Numerical investigation on the seismic performance of a RC framed building equipped with a novel Prestressed LEad Damper with Straight Shaft

Abstract

This study aims at assessing the use of a novel damper, which is called the Prestressed LEad Damper with Straight Shaft (or PS-LED), for the seismic rehabilitation of RC framed buildings. This device provides high energy dissipation by the friction activated between a lead core and a shaft and achieves a high specific output force by preloading the lead during the assembly. In order to show the effectiveness of the PS-LED device for the retrofit of existing buildings, a RC structure designed according to past codes that ignored seismic actions is retrofitted with the PS-LED system considering two different damage targets: (i) in the first case, the structure is retrofitted in order to behave elastically under the design earthquake; (ii) in the second case, a partially dissipative behavior of the structure is conceived, with activation of plastic hinges, and limited and reparable damage. In order to assess the suitability of the design procedure, non-linear static analyses are performed on the upgraded building, showing a satisfactory agreement between the seismic performance and the design target. Non-linear dynamic analyses are further carried out considering a suite of bidirectional artificial ground motions with response spectra matching on average the target spectrum according to the Italian Building Code for the life-safety limit state.
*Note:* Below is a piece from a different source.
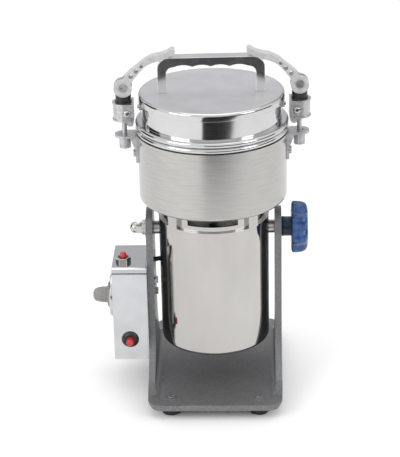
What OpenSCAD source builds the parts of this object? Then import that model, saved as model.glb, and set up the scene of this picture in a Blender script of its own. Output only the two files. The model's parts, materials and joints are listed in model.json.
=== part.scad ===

Finally, a comparison is performed between the performances of the building retrofitted with the PS-LED device and the building retrofitted with a conventional steel hysteretic damper (SHD), demonstrating that the PS-LED, thanks to its superior damping capacity, limits the increase in internal forces that usually affects frames equipped with SHDs, reducing the need of local strengthening of the columns and foundations and consequently the total cost of the seismic rehabilitation.